Write out the whole listing exactly as it stands.
— Start Data supplied —
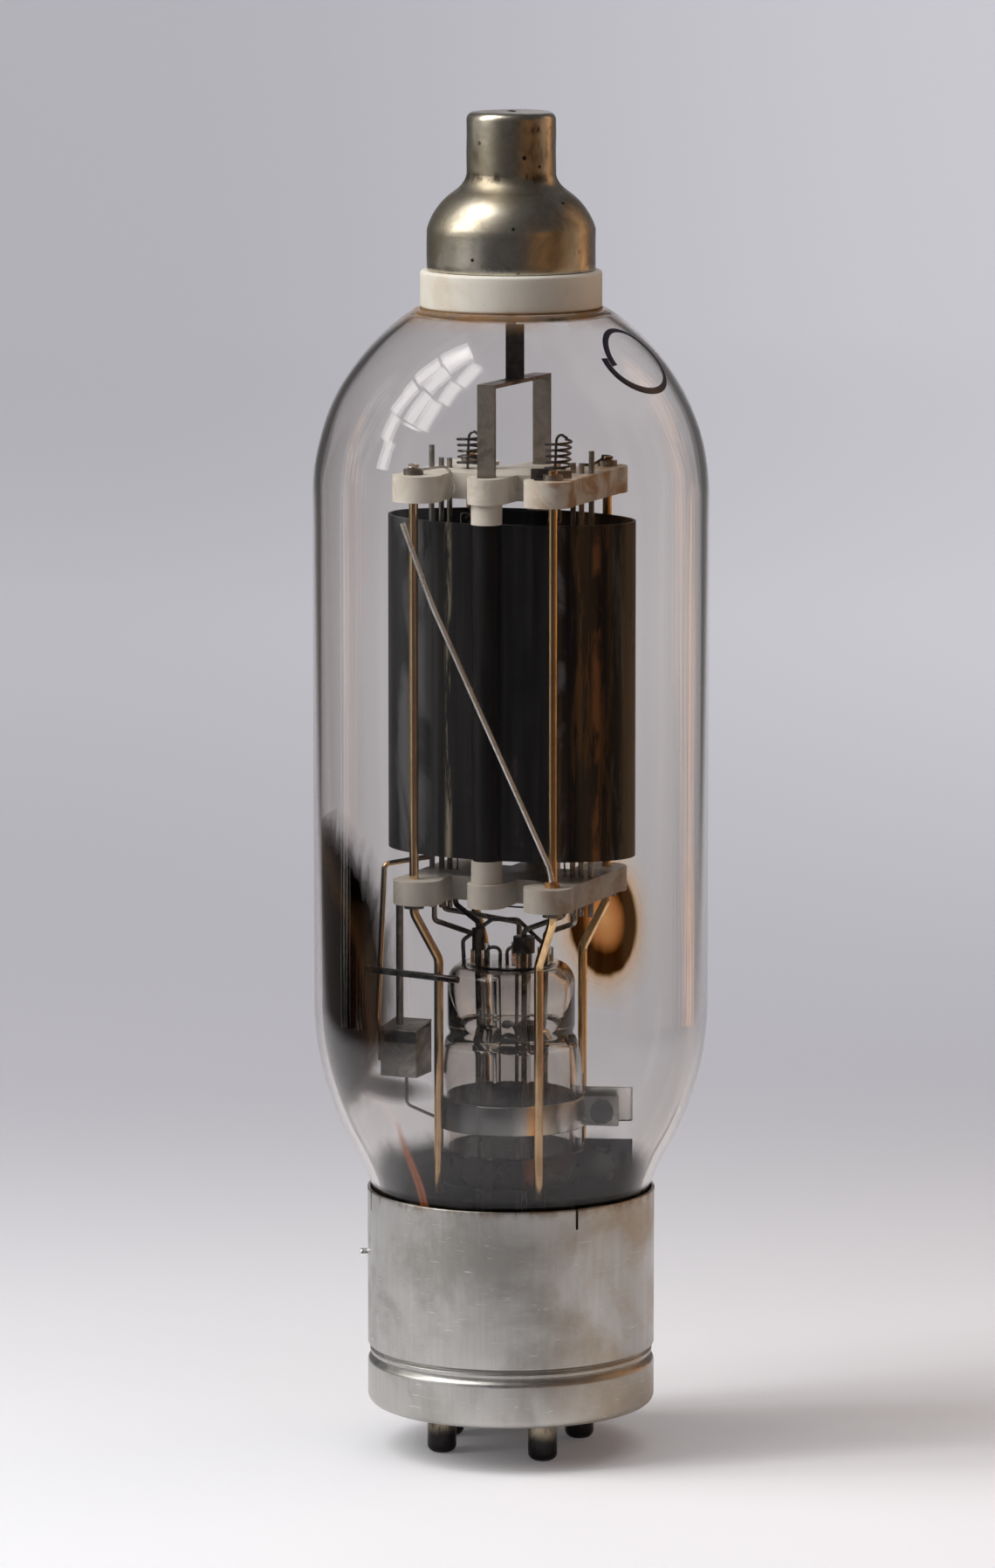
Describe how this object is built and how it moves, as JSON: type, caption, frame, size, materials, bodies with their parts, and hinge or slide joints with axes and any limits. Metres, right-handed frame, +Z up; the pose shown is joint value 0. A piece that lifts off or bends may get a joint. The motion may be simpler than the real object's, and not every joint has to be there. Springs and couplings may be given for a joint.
{
  "type": "transmitting vacuum tube",
  "caption": "Glass transmitting pentode with a domed bulb, a black oval anode held between ceramic spiders, a metal bayonet base with pins, and a skirted top cap.",
  "frame": {"origin": "on the tube axis, at the tips of the base pins", "axes": "+Z up along the tube axis to the top cap, -Y towards the front of the tube, +X to the right"},
  "size_m": [0.064, 0.064, 0.2185],
  "materials": {
    "base_nickel": "satin nickel plate, brushed",
    "pin_metal": "nickel-plated brass, tarnished dark",
    "nickel_wire": "bright nickel wire",
    "nickel_rod": "polished nickel rod, warm",
    "nickel_strip": "nickel strip",
    "dark_strip": "blackened nickel",
    "dark_wire": "oxidised nickel wire",
    "base_ceramic": "moulded brown-black phenolic",
    "dark_cement": "black-brown basing cement",
    "brown_cement": "brown basing cement",
    "bulb_glass": "clear blown glass",
    "stem_glass": "clear pressed glass",
    "bead_glass": "seal glass",
    "cap_metal": "worn nickel over brass",
    "cap_ceramic": "unglazed cream ceramic",
    "spider_ceramic": "off-white ceramic",
    "anode_sheet": "carbonised black nickel",
    "grid_wire": "molybdenum wire",
    "filament_wire": "thoriated tungsten wire",
    "spring_wire": "tungsten spring wire",
    "getter_sheet": "matt nickel sheet",
    "copper_collar": "coppery weld collar",
    "clamp_steel": "satin grey nickel band",
    "screw_steel": "dark steel"
  },
  "bodies": {
    "tube": {"base_shell": "base_nickel", "bayonet_pin": "nickel_wire", "base_insulator": "base_ceramic", "base_cement": "dark_cement", "glass_bulb": "bulb_glass", "stem_glass": "stem_glass", "exhaust_tube": "stem_glass", "seal_beads": "bead_glass", "cap_thimble": "cap_metal", "cap_skirt": "cap_metal", "cap_ceramic_ring": "cap_ceramic", "cap_cement": "brown_cement", "anode_seal_rod": "nickel_wire", "anode_lead_strap": "dark_strip", "anode_bracket": "nickel_strip", "top_ceramic": "spider_ceramic", "bottom_ceramic": "spider_ceramic", "rod_collars": "nickel_strip", "support_rod_front_left": "nickel_rod", "support_rod_front_right": "nickel_rod", "support_rod_back_left": "nickel_rod", "support_rod_back_right": "nickel_rod", "anode_left_half": "anode_sheet", "anode_right_half": "anode_sheet", "anode_seam_tubes": "anode_sheet", "top_bushings": "spider_ceramic", "bottom_bushings": "spider_ceramic", "control_grid": "grid_wire", "screen_grid": "grid_wire", "suppressor_grid": "grid_wire", "filament_left": "filament_wire", "filament_right": "filament_wire", "filament_link": "filament_wire", "filament_spring_left": "spring_wire", "filament_spring_right": "spring_wire", "filament_lead_right": "dark_wire", "filament_lead_left": "dark_wire", "suppressor_lead": "nickel_wire", "screen_lead": "nickel_wire", "control_lead": "nickel_wire", "lead_sleeves": "dark_strip", "getter_box": "getter_sheet", "getter_wire_outer": "nickel_wire", "getter_wire_inner": "nickel_wire", "getter_foot_wire": "nickel_wire", "getter_crossbar": "dark_wire", "stay_rod": "nickel_wire", "stay_collar": "copper_collar", "stem_clamps": "clamp_steel", "clamp_screws": "screw_steel", "clamp_nuts": "screw_steel", "base_pin_1": "pin_metal", "base_pin_2": "pin_metal", "base_pin_3": "pin_metal", "base_pin_4": "pin_metal", "base_pin_5": "pin_metal"},
    "filament_hook_left_body": {"filament_hook_left": "nickel_wire"},
    "filament_hook_right_body": {"filament_hook_right": "nickel_wire"}
  },
  "joints": [
    {"name": "filament_tension_left", "type": "slide", "parent": "tube", "child": "filament_hook_left_body", "axis": [0, 0, 1], "range_m": [0, 0.001], "stiffness_N_per_m": 400, "deforming": ["filament_spring_left", "filament_left"]},
    {"name": "filament_tension_right", "type": "slide", "parent": "tube", "child": "filament_hook_right_body", "axis": [0, 0, 1], "range_m": [0, 0.001], "stiffness_N_per_m": 400, "deforming": ["filament_spring_right", "filament_right"]}
  ]
}
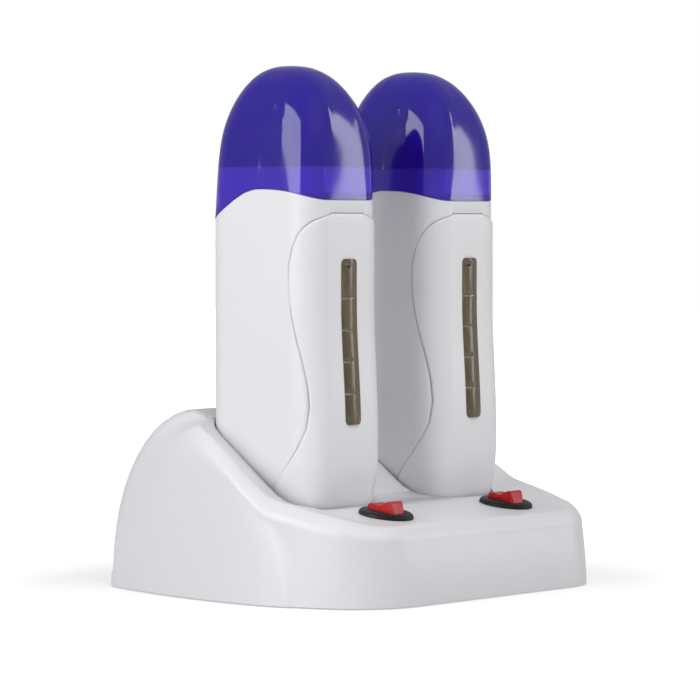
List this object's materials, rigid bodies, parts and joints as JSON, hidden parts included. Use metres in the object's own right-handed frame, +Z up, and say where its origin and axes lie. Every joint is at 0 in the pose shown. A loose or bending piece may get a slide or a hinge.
— End Data supplied —
_Output for this exercise:_
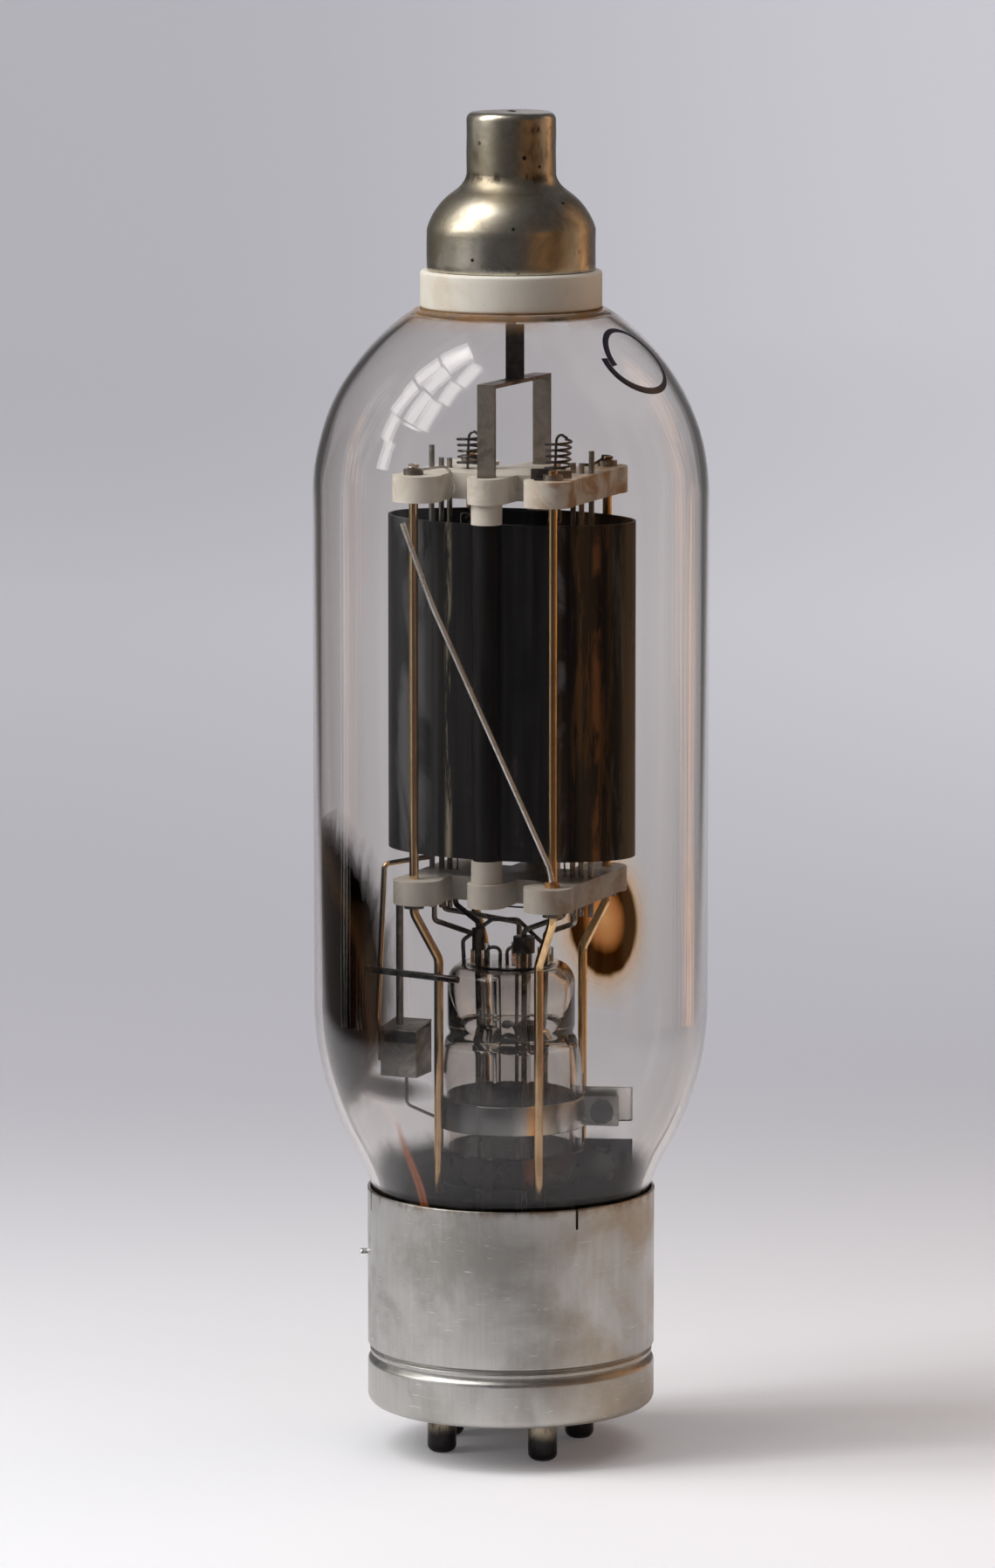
Describe how this object is built and how it moves, as JSON: type, caption, frame, size, materials, bodies with their parts, and hinge or slide joints with axes and any limits. Metres, right-handed frame, +Z up; the pose shown is joint value 0. A piece that lifts off or bends may get a joint. The motion may be simpler than the real object's, and not every joint has to be there. Springs and couplings may be given for a joint.
{
  "type": "transmitting vacuum tube",
  "caption": "Glass transmitting pentode with a domed bulb, a black oval anode held between ceramic spiders, a metal bayonet base with pins, and a skirted top cap.",
  "frame": {"origin": "on the tube axis, at the tips of the base pins", "axes": "+Z up along the tube axis to the top cap, -Y towards the front of the tube, +X to the right"},
  "size_m": [0.064, 0.064, 0.2185],
  "materials": {
    "base_nickel": "satin nickel plate, brushed",
    "pin_metal": "nickel-plated brass, tarnished dark",
    "nickel_wire": "bright nickel wire",
    "nickel_rod": "polished nickel rod, warm",
    "nickel_strip": "nickel strip",
    "dark_strip": "blackened nickel",
    "dark_wire": "oxidised nickel wire",
    "base_ceramic": "moulded brown-black phenolic",
    "dark_cement": "black-brown basing cement",
    "brown_cement": "brown basing cement",
    "bulb_glass": "clear blown glass",
    "stem_glass": "clear pressed glass",
    "bead_glass": "seal glass",
    "cap_metal": "worn nickel over brass",
    "cap_ceramic": "unglazed cream ceramic",
    "spider_ceramic": "off-white ceramic",
    "anode_sheet": "carbonised black nickel",
    "grid_wire": "molybdenum wire",
    "filament_wire": "thoriated tungsten wire",
    "spring_wire": "tungsten spring wire",
    "getter_sheet": "matt nickel sheet",
    "copper_collar": "coppery weld collar",
    "clamp_steel": "satin grey nickel band",
    "screw_steel": "dark steel"
  },
  "bodies": {
    "tube": {"base_shell": "base_nickel", "bayonet_pin": "nickel_wire", "base_insulator": "base_ceramic", "base_cement": "dark_cement", "glass_bulb": "bulb_glass", "stem_glass": "stem_glass", "exhaust_tube": "stem_glass", "seal_beads": "bead_glass", "cap_thimble": "cap_metal", "cap_skirt": "cap_metal", "cap_ceramic_ring": "cap_ceramic", "cap_cement": "brown_cement", "anode_seal_rod": "nickel_wire", "anode_lead_strap": "dark_strip", "anode_bracket": "nickel_strip", "top_ceramic": "spider_ceramic", "bottom_ceramic": "spider_ceramic", "rod_collars": "nickel_strip", "support_rod_front_left": "nickel_rod", "support_rod_front_right": "nickel_rod", "support_rod_back_left": "nickel_rod", "support_rod_back_right": "nickel_rod", "anode_left_half": "anode_sheet", "anode_right_half": "anode_sheet", "anode_seam_tubes": "anode_sheet", "top_bushings": "spider_ceramic", "bottom_bushings": "spider_ceramic", "control_grid": "grid_wire", "screen_grid": "grid_wire", "suppressor_grid": "grid_wire", "filament_left": "filament_wire", "filament_right": "filament_wire", "filament_link": "filament_wire", "filament_spring_left": "spring_wire", "filament_spring_right": "spring_wire", "filament_lead_right": "dark_wire", "filament_lead_left": "dark_wire", "suppressor_lead": "nickel_wire", "screen_lead": "nickel_wire", "control_lead": "nickel_wire", "lead_sleeves": "dark_strip", "getter_box": "getter_sheet", "getter_wire_outer": "nickel_wire", "getter_wire_inner": "nickel_wire", "getter_foot_wire": "nickel_wire", "getter_crossbar": "dark_wire", "stay_rod": "nickel_wire", "stay_collar": "copper_collar", "stem_clamps": "clamp_steel", "clamp_screws": "screw_steel", "clamp_nuts": "screw_steel", "base_pin_1": "pin_metal", "base_pin_2": "pin_metal", "base_pin_3": "pin_metal", "base_pin_4": "pin_metal", "base_pin_5": "pin_metal"},
    "filament_hook_left_body": {"filament_hook_left": "nickel_wire"},
    "filament_hook_right_body": {"filament_hook_right": "nickel_wire"}
  },
  "joints": [
    {"name": "filament_tension_left", "type": "slide", "parent": "tube", "child": "filament_hook_left_body", "axis": [0, 0, 1], "range_m": [0, 0.001], "stiffness_N_per_m": 400, "deforming": ["filament_spring_left", "filament_left"]},
    {"name": "filament_tension_right", "type": "slide", "parent": "tube", "child": "filament_hook_right_body", "axis": [0, 0, 1], "range_m": [0, 0.001], "stiffness_N_per_m": 400, "deforming": ["filament_spring_right", "filament_right"]}
  ]
}
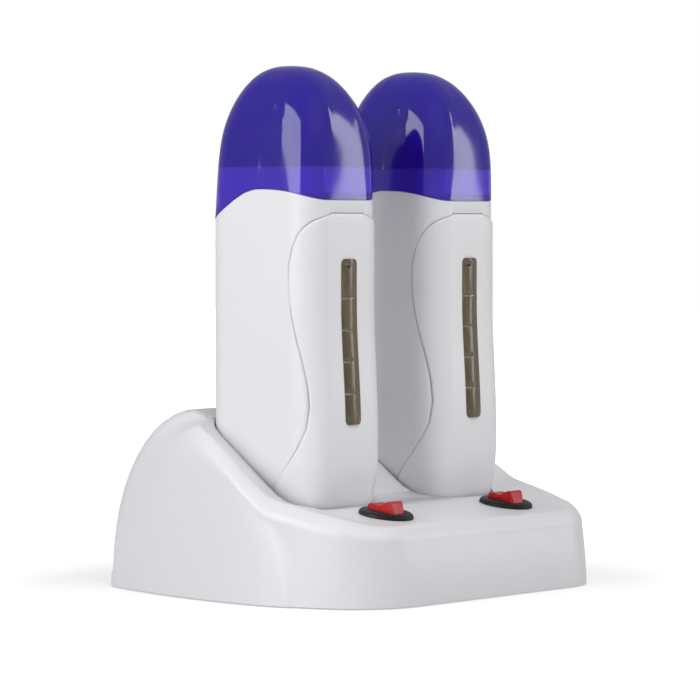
List this object's materials, rigid bodies, parts and joints as JSON, hidden parts included. Use metres in the object's own right-handed frame, +Z up, and say where its origin and axes lie. Every joint is at 0 in the pose shown. A loose or bending piece may get a slide or a hinge.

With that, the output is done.